MIPI has identified this Australian ISP as using the technology allegedly to conduct high volume sophisticated linking to illegal sound recordings and music video clips for its customer base. Songs, video clips, television shows and movies are being distributed.
The BitTorrent/Swiftel case was interesting for a number of reasons.
First would have been an early test of changes to digital copyright law resulting from the FTA with the US.
Second, it was started in the Federal Magistrates’ court, leading to legal skirmishing when the ISP sought to have the case transferred to the Federal Court, on the argument that a case about new, difficult copyright laws should be heard in the more specialist forum with more specialist judges. The copyright owners resisted the transfer, at first successfully, but ultimately unsuccessfully – the case was transferred to the Federal Court. Both I, and David Starkoff, commented on this little legal skirmish at the time.

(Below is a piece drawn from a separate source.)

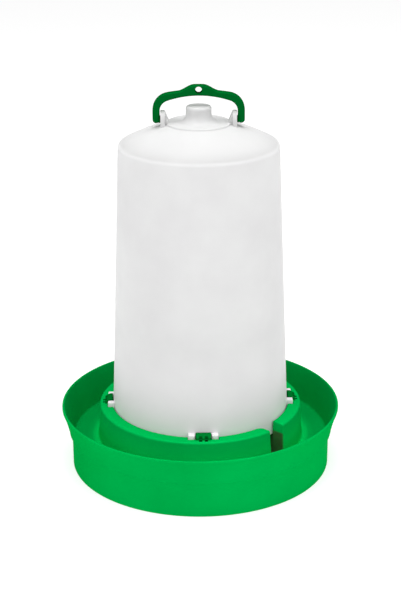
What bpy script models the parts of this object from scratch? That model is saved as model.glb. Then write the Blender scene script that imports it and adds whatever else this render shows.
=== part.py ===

Third, it was about BitTorrent, and the liability for copyright infringement that might arise from BitTorrent scenarios. BitTorrent is a technology for P2P file distribution – even more distributed, and efficient, than P2P technologies of the Kazaa era. Wikipedia describes it as follows:
‘With BitTorrent, files are broken into smaller fragments, typically a quarter of a megabyte each. As the fragments are distributed to the peers in a random order, they can be reassembled on a requesting machine. Each peer takes advantage of the best connections to the missing pieces while providing an upload connection to the pieces it already has. This scheme has proven particularly useful in trading large files such as videos and software source code. In conventional downloading, high demand leads to bottlenecks as demand surges for bandwidth from the host server. With BitTorrent, high demand can actually increase throughput as more bandwidth and additional “seeds†of the completed file become available to the group. Cohen claims that for very popular files, BitTorrent can support about a thousand times as many downloads as HTTP.’
BitTorrent provides some interesting issues for copyright infringement and copyright enforcement. As a protocol, BitTorrent has lots of legal uses – it has been used particularly to distribute large files, for example, distributions of Linux. Enforcement in the BitTorrent context has mostly, it seems, been targeted not at the writer of the software (this is a good thing!), but at ‘BitTorrent Hubs’ like Lokitorrent, which ‘clearinghouse for links to pirated copies of movies, TV shows, software and music’. In other words, enforcement has been targeted at those who provide ‘directions’ to the infringing files. According to MIPI, this is what Swiftel were doing. It appears they’ve now admitted it. For quite a good background on the ‘who is getting sued, and how’ issue, this story on CNet is quite good.
It’s interesting to see the case settle. I wonder whether Swiftel ran out of money to fight the case? Did it get no support from other ISPs? Did it consider itself basically stuffed after the Kazaa judgment, where Sharman were held liable for authorising copyright infringement as a result of their activities in supplying file-sharing software and encouraging its use?
Or did MIPI/ARIA just get tired of the legal fight? Were they, perhaps, satisfied with the Kazaa judgment , and the Cooper judgments – both of which deal with secondary liability for copyright infringement, and both of which came out, ultimately, in favour of the music industry plaintiffs? I wonder what implications this has for ISPs more generally?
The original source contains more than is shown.